Nearly a century after first observing dark matter, we have an impressive understanding of its astronomical and cosmological properties but remarkably little knowledge of its fundamental nature. One leading paradigm postulates new fundamental particles that were in thermal equilibrium with ordinary matter in the early universe – thermal relics – where the most familiar example is a new particle that interacts through the weak nuclear force, weakly interacting massive particles (WIMPs).  As searches for WIMPs approach fundamental sensitivity limits, interest in the more general class of thermal relics has emerged, where these dark matter candidates give rise to clear and testable predictions in small, accelerator-based experiments. The Light Dark Matter eXperiment (LDMX) — proposed to operate in End Station A at SLAC using LCLS-II drive beam — is uniquely capable of searching for sub-GeV thermal relics that can explain the observed dark matter abundance. In this talk, I will review the motivations for these searches, describe how the LDMX experiment works, and discuss its potential to discover thermal relic dark matter.

About Dr.
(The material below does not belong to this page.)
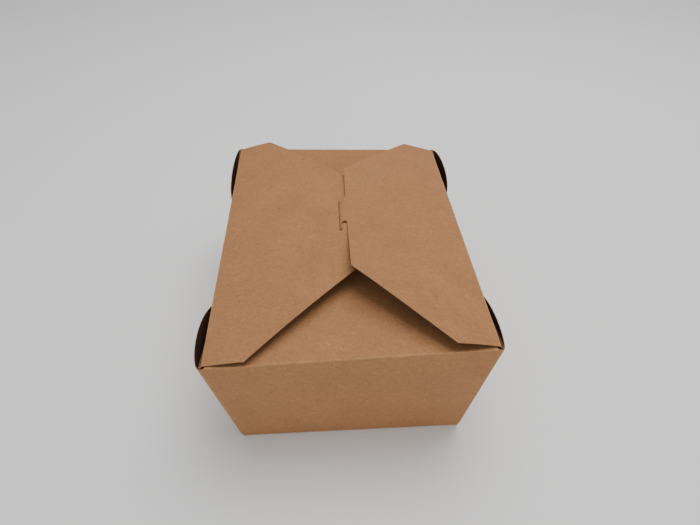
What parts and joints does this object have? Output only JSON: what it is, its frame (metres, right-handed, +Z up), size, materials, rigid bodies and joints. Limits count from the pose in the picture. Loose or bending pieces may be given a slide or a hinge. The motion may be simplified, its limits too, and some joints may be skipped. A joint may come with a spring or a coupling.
{
  "type": "takeaway box",
  "caption": "Tapered folded paperboard food box with folded web corners, short end flaps and two long flaps that lock with a tab in a slit.",
  "frame": {"origin": "middle of the resting face, on the surface that the box stands on", "axes": "+Z up through the mouth, +Y along the box parallel to the long creases, +X across it towards the crease of the locking flap"},
  "size_m": [0.1712, 0.2166, 0.1093],
  "materials": {
    "paperboard": "matte"
  },
  "bodies": {
    "carton": {"carton": "paperboard"},
    "locking_flap": {"locking_flap": "paperboard"}
  },
  "joints": [
    {"name": "locking_flap_crease", "type": "hinge", "parent": "carton", "child": "locking_flap", "pos_m": [0.0795, 0, 0.089], "axis": [-0.0032, 0.9996, -0.0296], "range_deg": [0, 150]}
  ]
}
Tim Nelson

Tim Nelson received his Ph.D. from UC Santa Barbara on the CLEO experiment, helping build the first Silicon Vertex Detector for CLEO-II.V and studying heavy mesons before moving to Fermilab to work on the CDF experiment, where he built the world’s first beampipe-supported silicon detector and led a group searching for exotic physics scenarios. Tim left for SLAC in 2004 to design the SiD tracking concept for a linear collider detector, explore the physics potential of the experiment, ride his bicycle in the Santa Cruz Mountains, and enjoy raising two little Californians. After working briefly on the ATLAS experiment at CERN, where he first encountered new ideas about dark matter that were ironically developing at SLAC, Tim returned to SLAC to work on new, accelerator-based searches for dark matter spawned by those ideas. Tim is a Senior Staff Scientist in the Fundamental Physics Directorate at SLAC, leading the department searching for dark sectors at accelerators, and is co-spokesperson of the Heavy Photon Search experiment (HPS) at JLab and the proposed Light Dark Matter eXperiment (LDMX) at SLAC.